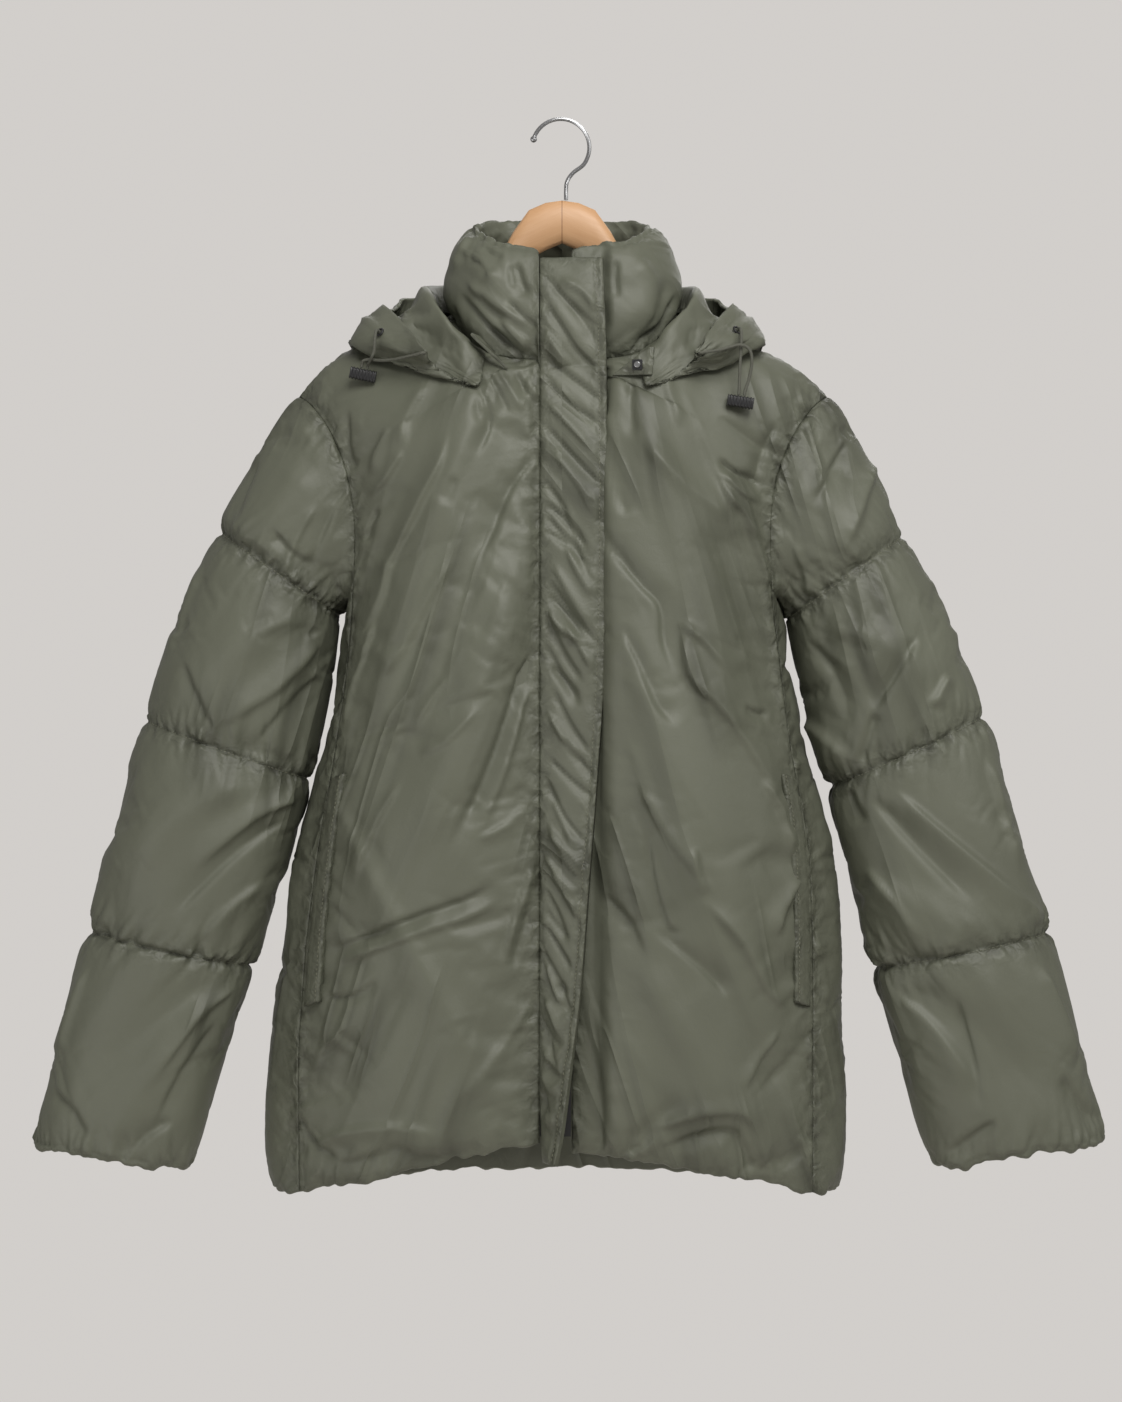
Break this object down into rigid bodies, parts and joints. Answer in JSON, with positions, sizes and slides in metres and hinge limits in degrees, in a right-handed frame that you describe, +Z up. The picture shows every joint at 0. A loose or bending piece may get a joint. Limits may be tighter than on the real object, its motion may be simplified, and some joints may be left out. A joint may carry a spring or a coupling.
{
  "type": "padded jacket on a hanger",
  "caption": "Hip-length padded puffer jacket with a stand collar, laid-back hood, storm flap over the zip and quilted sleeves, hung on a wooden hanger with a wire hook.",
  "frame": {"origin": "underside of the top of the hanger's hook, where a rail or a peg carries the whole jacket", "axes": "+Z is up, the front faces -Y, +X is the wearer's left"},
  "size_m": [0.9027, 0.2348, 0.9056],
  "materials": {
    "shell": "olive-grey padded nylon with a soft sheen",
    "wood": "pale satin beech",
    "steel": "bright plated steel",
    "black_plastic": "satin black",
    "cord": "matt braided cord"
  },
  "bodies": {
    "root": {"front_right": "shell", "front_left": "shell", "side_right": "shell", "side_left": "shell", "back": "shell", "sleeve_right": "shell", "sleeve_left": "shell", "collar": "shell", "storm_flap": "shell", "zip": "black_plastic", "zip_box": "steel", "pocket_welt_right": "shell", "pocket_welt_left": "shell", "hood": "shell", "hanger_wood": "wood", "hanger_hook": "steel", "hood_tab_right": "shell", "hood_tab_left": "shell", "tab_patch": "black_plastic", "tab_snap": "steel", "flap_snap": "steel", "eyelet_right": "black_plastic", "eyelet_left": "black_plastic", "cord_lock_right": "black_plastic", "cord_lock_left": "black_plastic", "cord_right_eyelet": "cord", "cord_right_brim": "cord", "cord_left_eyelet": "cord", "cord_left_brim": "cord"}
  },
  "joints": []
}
********
:: WHAT IS REQUIRED ::
Output all of the material exactly as written.

:: RESPONSE BELOW ::
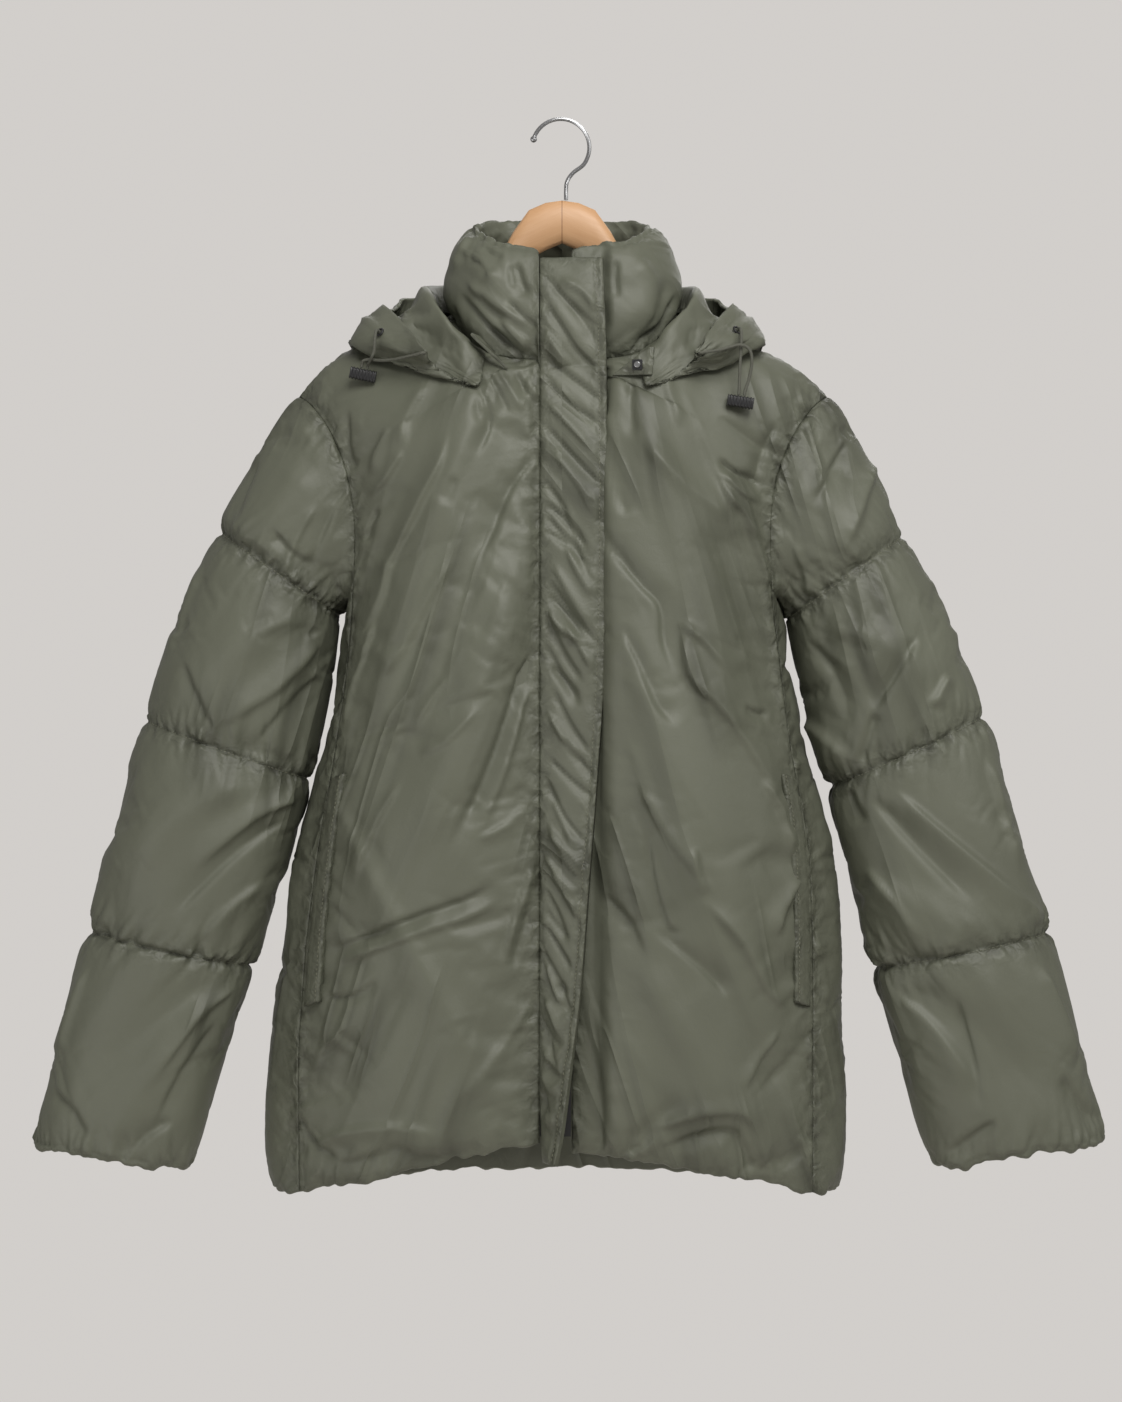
Break this object down into rigid bodies, parts and joints. Answer in JSON, with positions, sizes and slides in metres and hinge limits in degrees, in a right-handed frame that you describe, +Z up. The picture shows every joint at 0. A loose or bending piece may get a joint. Limits may be tighter than on the real object, its motion may be simplified, and some joints may be left out. A joint may carry a spring or a coupling.
{
  "type": "padded jacket on a hanger",
  "caption": "Hip-length padded puffer jacket with a stand collar, laid-back hood, storm flap over the zip and quilted sleeves, hung on a wooden hanger with a wire hook.",
  "frame": {"origin": "underside of the top of the hanger's hook, where a rail or a peg carries the whole jacket", "axes": "+Z is up, the front faces -Y, +X is the wearer's left"},
  "size_m": [0.9027, 0.2348, 0.9056],
  "materials": {
    "shell": "olive-grey padded nylon with a soft sheen",
    "wood": "pale satin beech",
    "steel": "bright plated steel",
    "black_plastic": "satin black",
    "cord": "matt braided cord"
  },
  "bodies": {
    "root": {"front_right": "shell", "front_left": "shell", "side_right": "shell", "side_left": "shell", "back": "shell", "sleeve_right": "shell", "sleeve_left": "shell", "collar": "shell", "storm_flap": "shell", "zip": "black_plastic", "zip_box": "steel", "pocket_welt_right": "shell", "pocket_welt_left": "shell", "hood": "shell", "hanger_wood": "wood", "hanger_hook": "steel", "hood_tab_right": "shell", "hood_tab_left": "shell", "tab_patch": "black_plastic", "tab_snap": "steel", "flap_snap": "steel", "eyelet_right": "black_plastic", "eyelet_left": "black_plastic", "cord_lock_right": "black_plastic", "cord_lock_left": "black_plastic", "cord_right_eyelet": "cord", "cord_right_brim": "cord", "cord_left_eyelet": "cord", "cord_left_brim": "cord"}
  },
  "joints": []
}